DIRECTIONS FOR THIS TASK:
Quote every line below exactly as it reads.

DATA FOR PROCESSING:
______

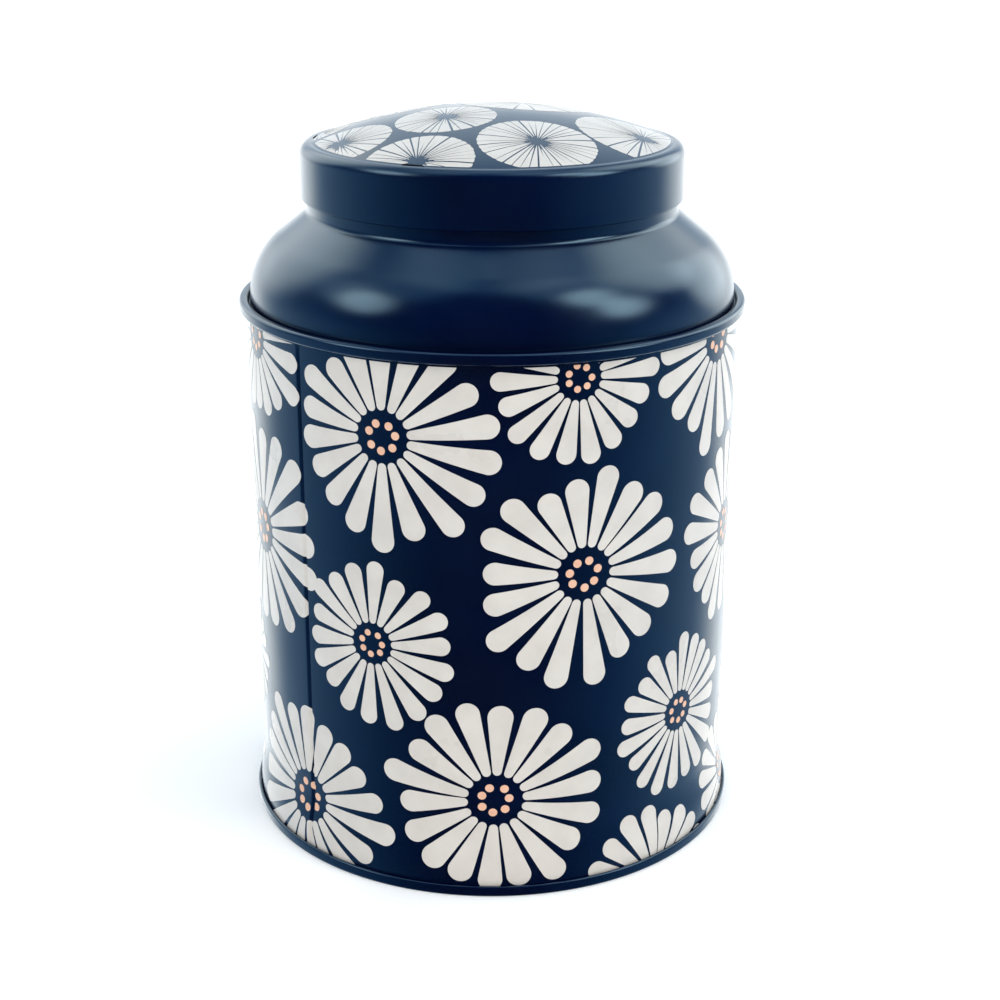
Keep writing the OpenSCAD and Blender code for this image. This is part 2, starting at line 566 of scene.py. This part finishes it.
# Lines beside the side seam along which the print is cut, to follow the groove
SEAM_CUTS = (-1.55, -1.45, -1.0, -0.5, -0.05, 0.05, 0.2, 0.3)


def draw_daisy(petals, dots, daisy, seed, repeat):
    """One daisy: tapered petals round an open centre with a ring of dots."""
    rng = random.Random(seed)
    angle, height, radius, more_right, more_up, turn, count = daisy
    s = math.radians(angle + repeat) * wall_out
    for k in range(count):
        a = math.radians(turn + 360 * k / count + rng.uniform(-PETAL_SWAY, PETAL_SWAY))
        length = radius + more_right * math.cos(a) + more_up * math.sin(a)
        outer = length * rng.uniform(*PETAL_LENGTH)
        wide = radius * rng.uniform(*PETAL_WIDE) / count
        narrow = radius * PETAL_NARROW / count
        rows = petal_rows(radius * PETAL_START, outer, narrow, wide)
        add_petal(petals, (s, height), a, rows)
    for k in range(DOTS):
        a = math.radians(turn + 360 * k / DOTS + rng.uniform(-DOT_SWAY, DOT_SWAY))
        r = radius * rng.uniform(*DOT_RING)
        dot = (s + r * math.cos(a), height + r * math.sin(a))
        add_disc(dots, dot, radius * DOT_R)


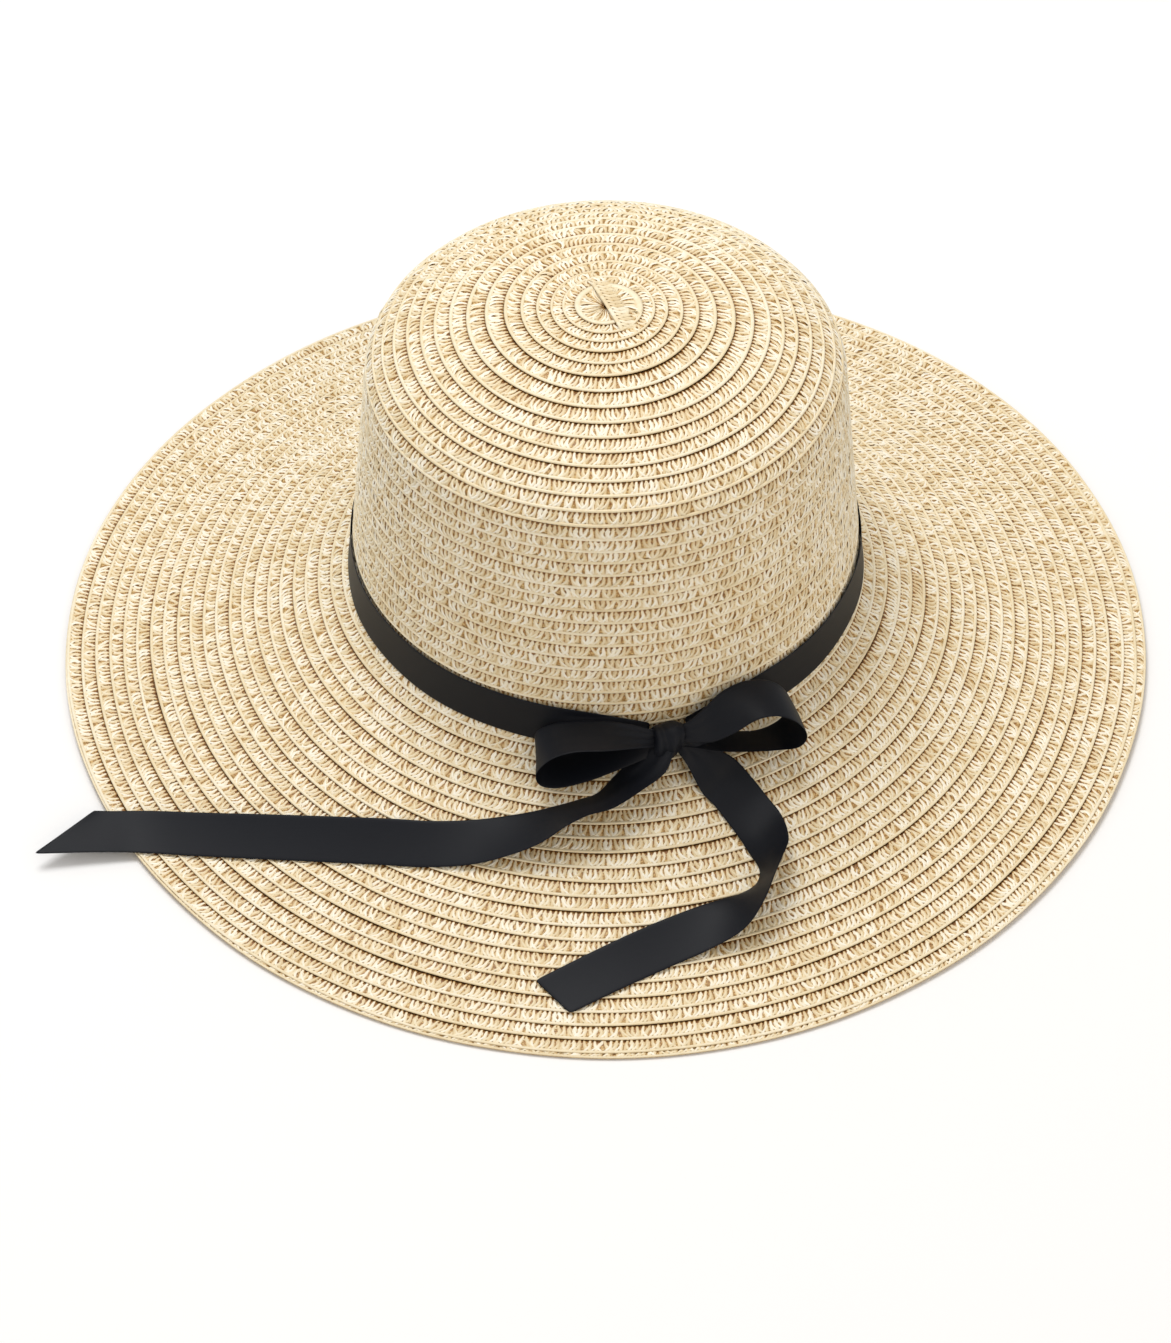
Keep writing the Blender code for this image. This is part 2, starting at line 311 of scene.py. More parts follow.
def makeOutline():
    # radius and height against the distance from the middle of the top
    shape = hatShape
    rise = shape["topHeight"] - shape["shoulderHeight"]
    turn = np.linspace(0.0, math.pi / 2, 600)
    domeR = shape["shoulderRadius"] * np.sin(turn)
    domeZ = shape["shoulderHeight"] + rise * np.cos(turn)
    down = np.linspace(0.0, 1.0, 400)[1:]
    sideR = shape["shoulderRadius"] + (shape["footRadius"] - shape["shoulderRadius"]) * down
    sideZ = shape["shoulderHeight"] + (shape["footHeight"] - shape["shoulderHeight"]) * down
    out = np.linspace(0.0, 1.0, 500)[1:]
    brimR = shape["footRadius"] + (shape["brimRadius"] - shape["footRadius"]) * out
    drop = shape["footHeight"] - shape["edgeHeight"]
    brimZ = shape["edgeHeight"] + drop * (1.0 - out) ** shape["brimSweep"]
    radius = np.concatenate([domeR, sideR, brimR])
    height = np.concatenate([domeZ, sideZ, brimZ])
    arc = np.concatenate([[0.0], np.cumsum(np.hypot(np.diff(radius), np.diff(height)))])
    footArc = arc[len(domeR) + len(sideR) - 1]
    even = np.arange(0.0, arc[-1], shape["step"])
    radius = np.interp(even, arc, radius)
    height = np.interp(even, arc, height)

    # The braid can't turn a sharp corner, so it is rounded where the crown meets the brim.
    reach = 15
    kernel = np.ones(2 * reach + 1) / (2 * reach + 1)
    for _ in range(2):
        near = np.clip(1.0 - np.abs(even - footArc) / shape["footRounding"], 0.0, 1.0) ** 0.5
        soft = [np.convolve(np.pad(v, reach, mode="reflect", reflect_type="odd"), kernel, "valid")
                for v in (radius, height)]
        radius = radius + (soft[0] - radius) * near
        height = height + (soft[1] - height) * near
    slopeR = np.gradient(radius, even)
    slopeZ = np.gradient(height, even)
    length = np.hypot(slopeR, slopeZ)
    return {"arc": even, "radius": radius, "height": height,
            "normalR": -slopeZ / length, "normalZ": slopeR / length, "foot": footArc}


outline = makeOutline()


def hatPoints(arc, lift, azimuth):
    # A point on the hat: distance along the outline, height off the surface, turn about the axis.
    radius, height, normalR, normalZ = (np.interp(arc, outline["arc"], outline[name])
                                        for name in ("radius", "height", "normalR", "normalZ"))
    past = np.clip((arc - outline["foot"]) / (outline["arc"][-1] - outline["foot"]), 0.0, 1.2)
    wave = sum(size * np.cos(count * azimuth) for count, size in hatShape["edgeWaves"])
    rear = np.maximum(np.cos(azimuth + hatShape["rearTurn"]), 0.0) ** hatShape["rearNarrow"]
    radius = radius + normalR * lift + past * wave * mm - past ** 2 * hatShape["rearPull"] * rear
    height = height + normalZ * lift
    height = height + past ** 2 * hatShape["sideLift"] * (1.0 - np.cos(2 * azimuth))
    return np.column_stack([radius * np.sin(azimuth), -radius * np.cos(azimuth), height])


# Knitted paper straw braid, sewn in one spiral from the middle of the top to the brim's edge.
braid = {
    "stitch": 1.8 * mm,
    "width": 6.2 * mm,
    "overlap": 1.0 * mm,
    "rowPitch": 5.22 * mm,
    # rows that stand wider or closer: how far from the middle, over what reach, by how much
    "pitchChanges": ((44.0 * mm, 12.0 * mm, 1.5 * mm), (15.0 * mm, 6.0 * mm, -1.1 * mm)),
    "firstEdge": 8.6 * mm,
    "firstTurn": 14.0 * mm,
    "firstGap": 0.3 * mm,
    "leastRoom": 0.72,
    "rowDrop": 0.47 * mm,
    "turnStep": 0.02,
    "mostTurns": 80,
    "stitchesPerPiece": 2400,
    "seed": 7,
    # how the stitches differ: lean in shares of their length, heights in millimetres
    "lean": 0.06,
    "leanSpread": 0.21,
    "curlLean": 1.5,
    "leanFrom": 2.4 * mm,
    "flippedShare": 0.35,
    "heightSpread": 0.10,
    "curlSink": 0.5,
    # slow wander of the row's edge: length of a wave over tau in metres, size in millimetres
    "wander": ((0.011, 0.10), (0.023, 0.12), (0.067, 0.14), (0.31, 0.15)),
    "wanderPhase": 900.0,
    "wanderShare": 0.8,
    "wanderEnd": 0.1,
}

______

FINAL RESULT:
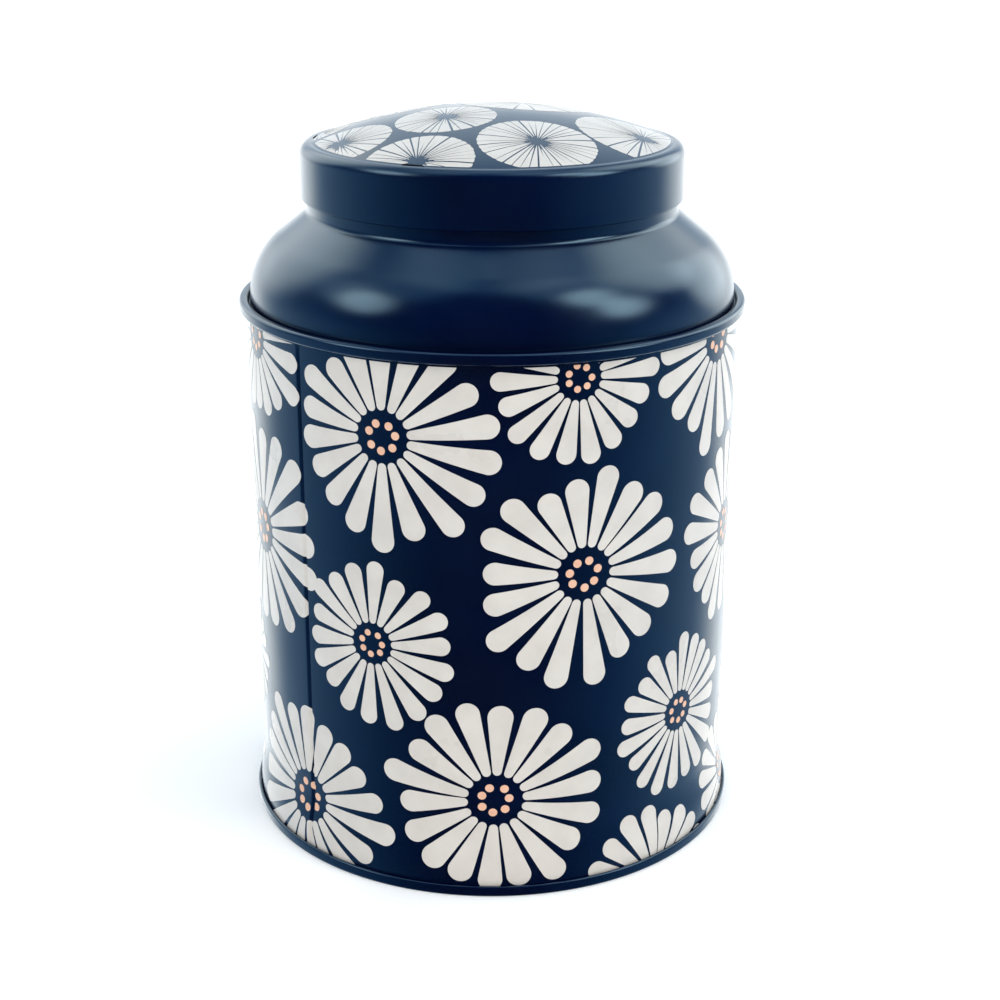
Keep writing the OpenSCAD and Blender code for this image. This is part 2, starting at line 566 of scene.py. This part finishes it.
# Lines beside the side seam along which the print is cut, to follow the groove
SEAM_CUTS = (-1.55, -1.45, -1.0, -0.5, -0.05, 0.05, 0.2, 0.3)


def draw_daisy(petals, dots, daisy, seed, repeat):
    """One daisy: tapered petals round an open centre with a ring of dots."""
    rng = random.Random(seed)
    angle, height, radius, more_right, more_up, turn, count = daisy
    s = math.radians(angle + repeat) * wall_out
    for k in range(count):
        a = math.radians(turn + 360 * k / count + rng.uniform(-PETAL_SWAY, PETAL_SWAY))
        length = radius + more_right * math.cos(a) + more_up * math.sin(a)
        outer = length * rng.uniform(*PETAL_LENGTH)
        wide = radius * rng.uniform(*PETAL_WIDE) / count
        narrow = radius * PETAL_NARROW / count
        rows = petal_rows(radius * PETAL_START, outer, narrow, wide)
        add_petal(petals, (s, height), a, rows)
    for k in range(DOTS):
        a = math.radians(turn + 360 * k / DOTS + rng.uniform(-DOT_SWAY, DOT_SWAY))
        r = radius * rng.uniform(*DOT_RING)
        dot = (s + r * math.cos(a), height + r * math.sin(a))
        add_disc(dots, dot, radius * DOT_R)


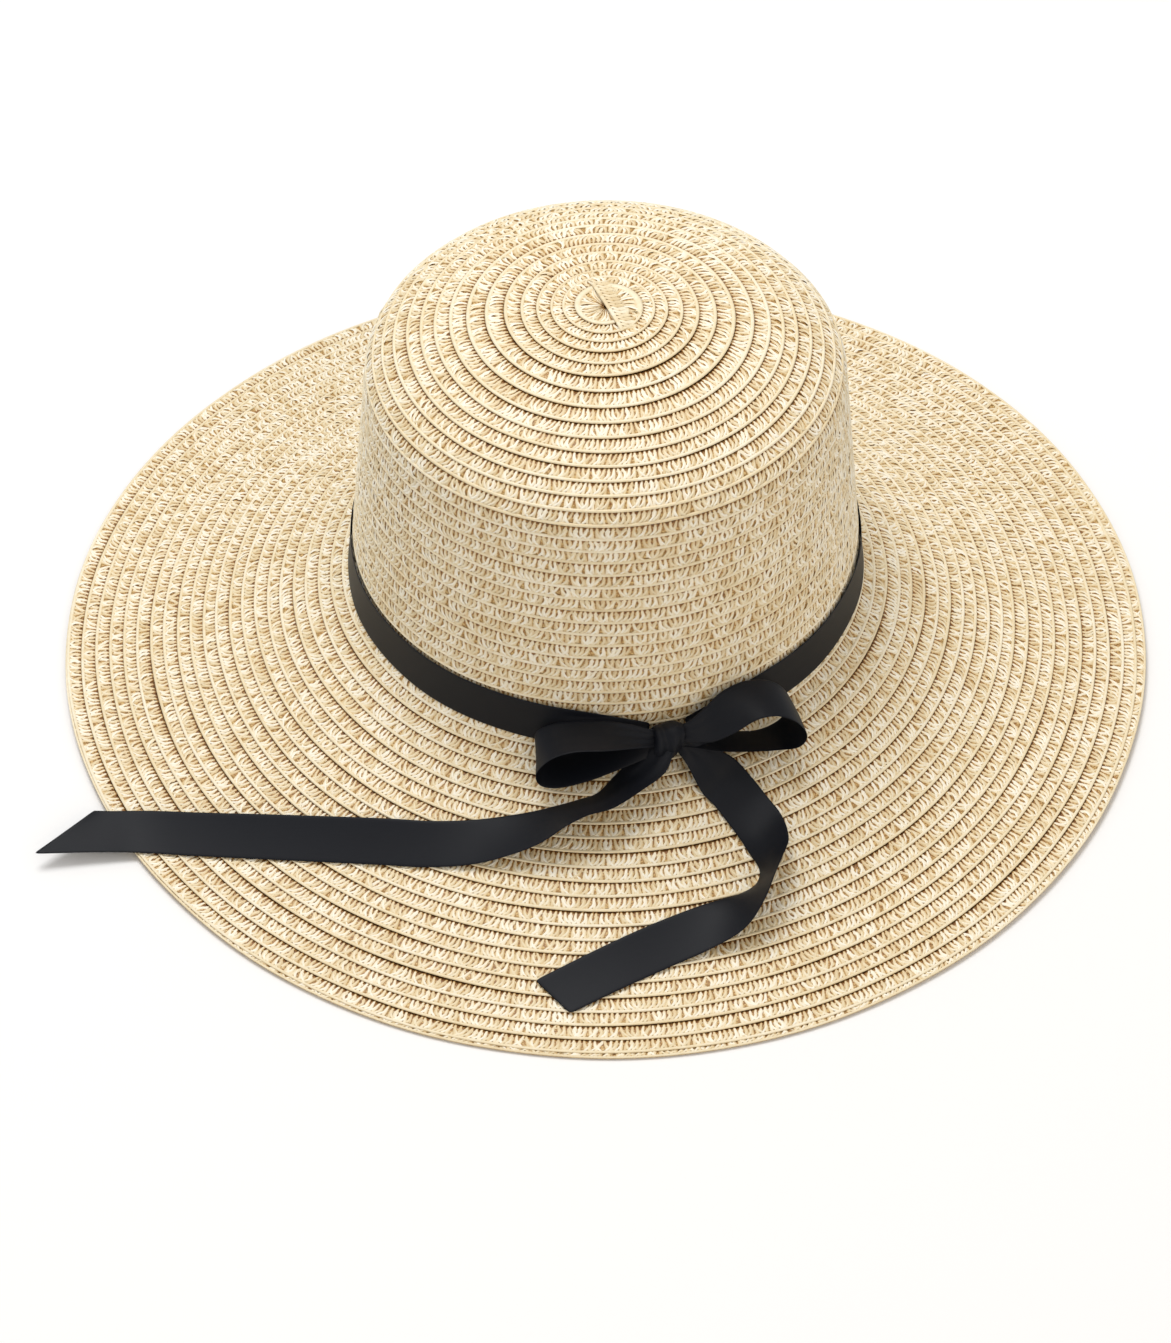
Keep writing the Blender code for this image. This is part 2, starting at line 311 of scene.py. More parts follow.
def makeOutline():
    # radius and height against the distance from the middle of the top
    shape = hatShape
    rise = shape["topHeight"] - shape["shoulderHeight"]
    turn = np.linspace(0.0, math.pi / 2, 600)
    domeR = shape["shoulderRadius"] * np.sin(turn)
    domeZ = shape["shoulderHeight"] + rise * np.cos(turn)
    down = np.linspace(0.0, 1.0, 400)[1:]
    sideR = shape["shoulderRadius"] + (shape["footRadius"] - shape["shoulderRadius"]) * down
    sideZ = shape["shoulderHeight"] + (shape["footHeight"] - shape["shoulderHeight"]) * down
    out = np.linspace(0.0, 1.0, 500)[1:]
    brimR = shape["footRadius"] + (shape["brimRadius"] - shape["footRadius"]) * out
    drop = shape["footHeight"] - shape["edgeHeight"]
    brimZ = shape["edgeHeight"] + drop * (1.0 - out) ** shape["brimSweep"]
    radius = np.concatenate([domeR, sideR, brimR])
    height = np.concatenate([domeZ, sideZ, brimZ])
    arc = np.concatenate([[0.0], np.cumsum(np.hypot(np.diff(radius), np.diff(height)))])
    footArc = arc[len(domeR) + len(sideR) - 1]
    even = np.arange(0.0, arc[-1], shape["step"])
    radius = np.interp(even, arc, radius)
    height = np.interp(even, arc, height)

    # The braid can't turn a sharp corner, so it is rounded where the crown meets the brim.
    reach = 15
    kernel = np.ones(2 * reach + 1) / (2 * reach + 1)
    for _ in range(2):
        near = np.clip(1.0 - np.abs(even - footArc) / shape["footRounding"], 0.0, 1.0) ** 0.5
        soft = [np.convolve(np.pad(v, reach, mode="reflect", reflect_type="odd"), kernel, "valid")
                for v in (radius, height)]
        radius = radius + (soft[0] - radius) * near
        height = height + (soft[1] - height) * near
    slopeR = np.gradient(radius, even)
    slopeZ = np.gradient(height, even)
    length = np.hypot(slopeR, slopeZ)
    return {"arc": even, "radius": radius, "height": height,
            "normalR": -slopeZ / length, "normalZ": slopeR / length, "foot": footArc}


outline = makeOutline()


def hatPoints(arc, lift, azimuth):
    # A point on the hat: distance along the outline, height off the surface, turn about the axis.
    radius, height, normalR, normalZ = (np.interp(arc, outline["arc"], outline[name])
                                        for name in ("radius", "height", "normalR", "normalZ"))
    past = np.clip((arc - outline["foot"]) / (outline["arc"][-1] - outline["foot"]), 0.0, 1.2)
    wave = sum(size * np.cos(count * azimuth) for count, size in hatShape["edgeWaves"])
    rear = np.maximum(np.cos(azimuth + hatShape["rearTurn"]), 0.0) ** hatShape["rearNarrow"]
    radius = radius + normalR * lift + past * wave * mm - past ** 2 * hatShape["rearPull"] * rear
    height = height + normalZ * lift
    height = height + past ** 2 * hatShape["sideLift"] * (1.0 - np.cos(2 * azimuth))
    return np.column_stack([radius * np.sin(azimuth), -radius * np.cos(azimuth), height])


# Knitted paper straw braid, sewn in one spiral from the middle of the top to the brim's edge.
braid = {
    "stitch": 1.8 * mm,
    "width": 6.2 * mm,
    "overlap": 1.0 * mm,
    "rowPitch": 5.22 * mm,
    # rows that stand wider or closer: how far from the middle, over what reach, by how much
    "pitchChanges": ((44.0 * mm, 12.0 * mm, 1.5 * mm), (15.0 * mm, 6.0 * mm, -1.1 * mm)),
    "firstEdge": 8.6 * mm,
    "firstTurn": 14.0 * mm,
    "firstGap": 0.3 * mm,
    "leastRoom": 0.72,
    "rowDrop": 0.47 * mm,
    "turnStep": 0.02,
    "mostTurns": 80,
    "stitchesPerPiece": 2400,
    "seed": 7,
    # how the stitches differ: lean in shares of their length, heights in millimetres
    "lean": 0.06,
    "leanSpread": 0.21,
    "curlLean": 1.5,
    "leanFrom": 2.4 * mm,
    "flippedShare": 0.35,
    "heightSpread": 0.10,
    "curlSink": 0.5,
    # slow wander of the row's edge: length of a wave over tau in metres, size in millimetres
    "wander": ((0.011, 0.10), (0.023, 0.12), (0.067, 0.14), (0.31, 0.15)),
    "wanderPhase": 900.0,
    "wanderShare": 0.8,
    "wanderEnd": 0.1,
}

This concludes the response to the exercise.